Dearborn’s research on nuking asteroids is a fairly natural outgrowth of his other work, which has involved weapons development and testing, as well as three-dimensional modeling of astrophysical processes. He has run numerical simulations of how a nuclear detonation either near or on the surface of a threatening near-Earth object could divert or fragment it, and has found that with a little bit of lead time the weapons could do the job rather well.

Unlike the asteroids themselves, whose makeup and physical properties are not always well understood, nukes have been well characterized through testing. “We know what the nuclear part is going to do,” Dearborn said. Gentler diversion schemes such as tugging the object onto a safer path tend to run into problems, he argued, because asteroids are such a diverse class of objects, and some might not hold together if grabbed in some way. “What’s their structure? Rock or rubble?” Dearborn asked rhetorically. “The answer is yes.”

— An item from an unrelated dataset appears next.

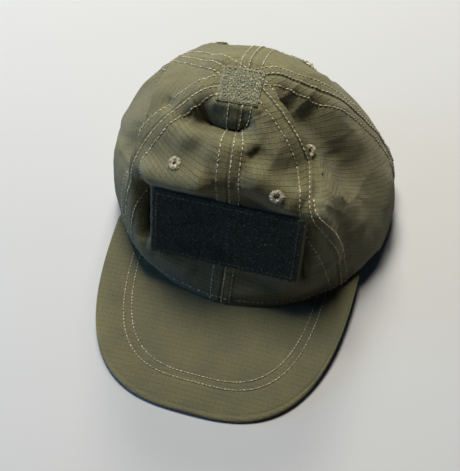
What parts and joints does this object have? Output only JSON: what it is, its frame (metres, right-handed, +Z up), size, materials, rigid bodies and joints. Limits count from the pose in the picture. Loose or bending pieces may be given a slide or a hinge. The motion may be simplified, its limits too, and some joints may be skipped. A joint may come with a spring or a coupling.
{
  "type": "baseball cap",
  "caption": "Soft unstructured cap with a stitched visor, loop-faced patch fields on the front, top and back, and a hook-and-loop strap across the rear opening.",
  "frame": {"origin": "centre of the bounding box in plan, on the surface the cap rests on", "axes": "+Z up, -Y towards the tip of the visor, +X towards the wearer's left"},
  "size_m": [0.189, 0.256, 0.1331],
  "materials": {
    "ripstop": "washed olive ripstop cloth with a fine raised grid",
    "loop_pile": "dense fuzzy loop pile",
    "thread": "satin-stitched thread",
    "binding_tape": "flat woven tape",
    "band_cloth": "plain woven cloth",
    "band_foam": "thin open foam",
    "board": "bare flexible sheet",
    "webbing": "doubled cloth strap",
    "hook_pile": "short stiff hooks on a woven tape"
  },
  "bodies": {
    "cap": {"front_right_panel": "ripstop", "front_left_panel": "ripstop", "side_right_panel": "ripstop", "side_left_panel": "ripstop", "rear_right_panel": "ripstop", "rear_left_panel": "ripstop", "eyelet_front_right": "thread", "eyelet_front_left": "thread", "eyelet_side_right": "thread", "eyelet_side_left": "thread", "eyelet_rear_right": "thread", "eyelet_rear_left": "thread", "front_centre_seam_tape": "binding_tape", "front_right_seam_tape": "binding_tape", "front_left_seam_tape": "binding_tape", "rear_right_seam_tape": "binding_tape", "rear_left_seam_tape": "binding_tape", "rear_centre_seam_tape": "binding_tape", "front_patch": "loop_pile", "top_patch": "loop_pile", "rear_patch": "loop_pile", "visor_upper_cover": "ripstop", "visor_board": "board", "visor_lower_cover": "ripstop", "sweatband": "band_cloth", "sweatband_foam": "band_foam", "opening_binding": "binding_tape", "strap_base": "webbing", "strap_loop_tape": "loop_pile", "strap_anchor": "webbing"},
    "strap_end": {"strap_tab": "webbing", "strap_hook_tape": "hook_pile"}
  },
  "joints": [
    {"name": "strap_peel", "type": "hinge", "parent": "cap", "child": "strap_end", "pos_m": [0.04029, 0.11497, 0.00818], "axis": [0, 0, -1], "range_deg": [0, 110]}
  ]
}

A directed-energy weapon could do the job, Dearborn said, but not in the state that the technology is in today. A laser such as that at the National Ignition Facility, a nuclear fusion experiment at Lawrence Livermore, could adjust a typical asteroid’s course enough to avoid a collision—changing its velocity by about one centimeter per second—but doing so would take about 6,000 years. “I’m not saying that our children’s children won’t know a lot more than we do, and I certainly hope that they do,” Dearborn said, but laser technology isn’t up to the job just yet. A non-nuclear blast—or a simple ramming mission—could also work, but those approaches would require numerous launches to match the power of a single nuclear device.